┌─ Information shown

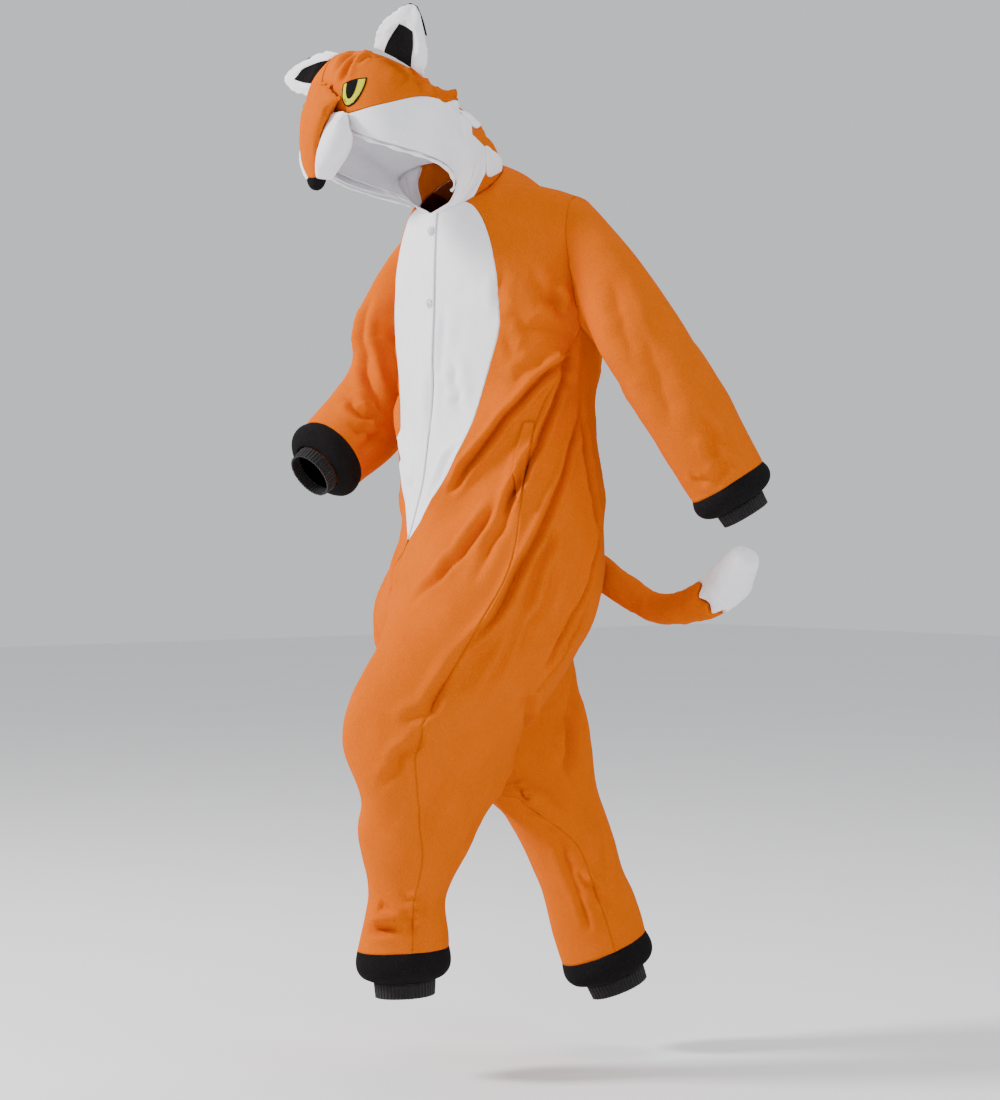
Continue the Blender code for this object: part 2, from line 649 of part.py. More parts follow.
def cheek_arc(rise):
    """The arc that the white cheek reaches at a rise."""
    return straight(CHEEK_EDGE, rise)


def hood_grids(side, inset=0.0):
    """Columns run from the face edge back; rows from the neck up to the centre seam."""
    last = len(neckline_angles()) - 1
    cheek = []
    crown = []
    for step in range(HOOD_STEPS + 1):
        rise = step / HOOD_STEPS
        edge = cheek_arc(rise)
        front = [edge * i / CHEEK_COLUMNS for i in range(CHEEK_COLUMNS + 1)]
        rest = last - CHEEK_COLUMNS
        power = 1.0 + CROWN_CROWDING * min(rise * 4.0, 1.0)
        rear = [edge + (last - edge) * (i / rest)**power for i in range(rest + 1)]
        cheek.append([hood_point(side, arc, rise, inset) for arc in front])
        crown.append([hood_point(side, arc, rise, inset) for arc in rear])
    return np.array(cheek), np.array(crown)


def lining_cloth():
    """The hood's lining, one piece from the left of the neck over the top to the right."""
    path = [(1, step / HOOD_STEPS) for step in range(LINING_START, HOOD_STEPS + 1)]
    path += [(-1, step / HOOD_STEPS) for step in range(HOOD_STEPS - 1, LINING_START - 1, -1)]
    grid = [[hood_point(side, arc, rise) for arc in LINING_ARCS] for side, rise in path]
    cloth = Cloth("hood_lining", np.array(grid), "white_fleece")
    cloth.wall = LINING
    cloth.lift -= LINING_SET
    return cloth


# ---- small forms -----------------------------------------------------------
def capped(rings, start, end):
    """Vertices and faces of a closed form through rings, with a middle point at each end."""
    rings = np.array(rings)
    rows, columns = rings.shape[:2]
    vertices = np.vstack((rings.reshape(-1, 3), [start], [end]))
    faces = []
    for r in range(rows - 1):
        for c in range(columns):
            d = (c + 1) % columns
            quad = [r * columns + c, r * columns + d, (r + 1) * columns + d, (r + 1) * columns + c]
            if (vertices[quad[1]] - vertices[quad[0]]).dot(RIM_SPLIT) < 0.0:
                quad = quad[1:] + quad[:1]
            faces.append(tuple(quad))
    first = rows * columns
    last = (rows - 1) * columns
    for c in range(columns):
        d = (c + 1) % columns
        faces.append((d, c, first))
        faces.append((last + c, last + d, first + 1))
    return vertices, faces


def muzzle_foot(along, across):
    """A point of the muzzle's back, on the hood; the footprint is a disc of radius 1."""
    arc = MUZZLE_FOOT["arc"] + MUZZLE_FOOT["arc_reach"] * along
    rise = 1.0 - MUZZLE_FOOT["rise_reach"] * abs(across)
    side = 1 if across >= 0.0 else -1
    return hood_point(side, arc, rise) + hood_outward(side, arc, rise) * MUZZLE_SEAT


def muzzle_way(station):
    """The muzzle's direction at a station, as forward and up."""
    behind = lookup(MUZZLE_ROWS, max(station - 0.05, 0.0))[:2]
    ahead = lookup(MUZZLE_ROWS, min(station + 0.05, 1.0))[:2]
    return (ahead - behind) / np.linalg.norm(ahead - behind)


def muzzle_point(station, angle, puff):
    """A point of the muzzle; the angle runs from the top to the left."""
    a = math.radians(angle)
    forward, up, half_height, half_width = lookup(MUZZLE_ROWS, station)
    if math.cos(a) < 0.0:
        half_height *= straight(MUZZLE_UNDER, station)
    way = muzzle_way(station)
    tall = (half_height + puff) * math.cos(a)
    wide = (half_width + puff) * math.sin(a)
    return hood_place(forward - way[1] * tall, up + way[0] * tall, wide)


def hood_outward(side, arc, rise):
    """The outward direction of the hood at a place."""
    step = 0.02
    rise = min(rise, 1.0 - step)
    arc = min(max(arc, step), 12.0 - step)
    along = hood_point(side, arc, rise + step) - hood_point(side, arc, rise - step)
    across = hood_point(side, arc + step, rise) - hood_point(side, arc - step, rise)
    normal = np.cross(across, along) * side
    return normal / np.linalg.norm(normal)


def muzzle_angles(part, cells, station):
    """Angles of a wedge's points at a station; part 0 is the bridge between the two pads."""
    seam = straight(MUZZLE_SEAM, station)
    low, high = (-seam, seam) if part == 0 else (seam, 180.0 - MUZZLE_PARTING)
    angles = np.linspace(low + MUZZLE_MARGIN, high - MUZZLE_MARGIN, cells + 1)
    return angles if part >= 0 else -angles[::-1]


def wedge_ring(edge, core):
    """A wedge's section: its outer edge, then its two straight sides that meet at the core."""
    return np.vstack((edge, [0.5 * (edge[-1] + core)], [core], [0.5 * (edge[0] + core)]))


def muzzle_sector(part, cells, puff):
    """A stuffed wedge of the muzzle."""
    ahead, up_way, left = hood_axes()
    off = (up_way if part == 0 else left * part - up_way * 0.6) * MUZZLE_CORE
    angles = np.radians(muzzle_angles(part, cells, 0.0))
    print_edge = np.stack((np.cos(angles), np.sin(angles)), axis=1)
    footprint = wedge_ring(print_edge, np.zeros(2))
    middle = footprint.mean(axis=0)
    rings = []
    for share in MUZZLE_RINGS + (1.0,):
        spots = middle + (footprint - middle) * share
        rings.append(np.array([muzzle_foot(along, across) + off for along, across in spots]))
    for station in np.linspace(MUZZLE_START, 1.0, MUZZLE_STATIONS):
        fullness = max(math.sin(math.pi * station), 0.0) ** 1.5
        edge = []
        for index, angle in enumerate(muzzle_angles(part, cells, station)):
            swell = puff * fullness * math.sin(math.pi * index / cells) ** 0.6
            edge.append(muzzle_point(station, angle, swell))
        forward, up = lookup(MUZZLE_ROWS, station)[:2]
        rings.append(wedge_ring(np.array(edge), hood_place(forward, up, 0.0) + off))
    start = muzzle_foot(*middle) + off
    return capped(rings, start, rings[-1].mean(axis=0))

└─

== Requirements ==
Restate the listing exactly, starting at its first line and ending at the line where "return straight(CHEEK_EDGE, rise)" occurs; include both and no other lines.

== Solution to the problem ==
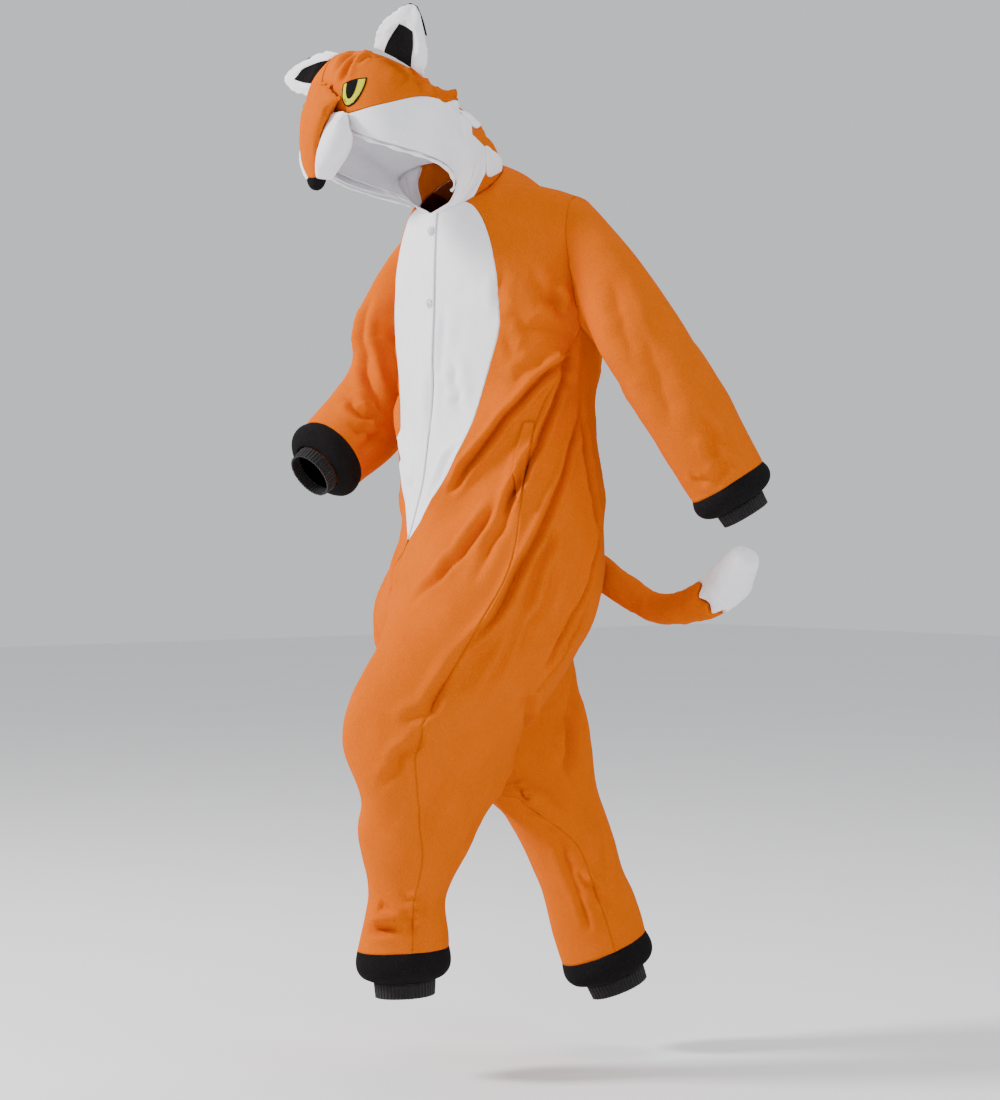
Continue the Blender code for this object: part 2, from line 649 of part.py. More parts follow.
def cheek_arc(rise):
    """The arc that the white cheek reaches at a rise."""
    return straight(CHEEK_EDGE, rise)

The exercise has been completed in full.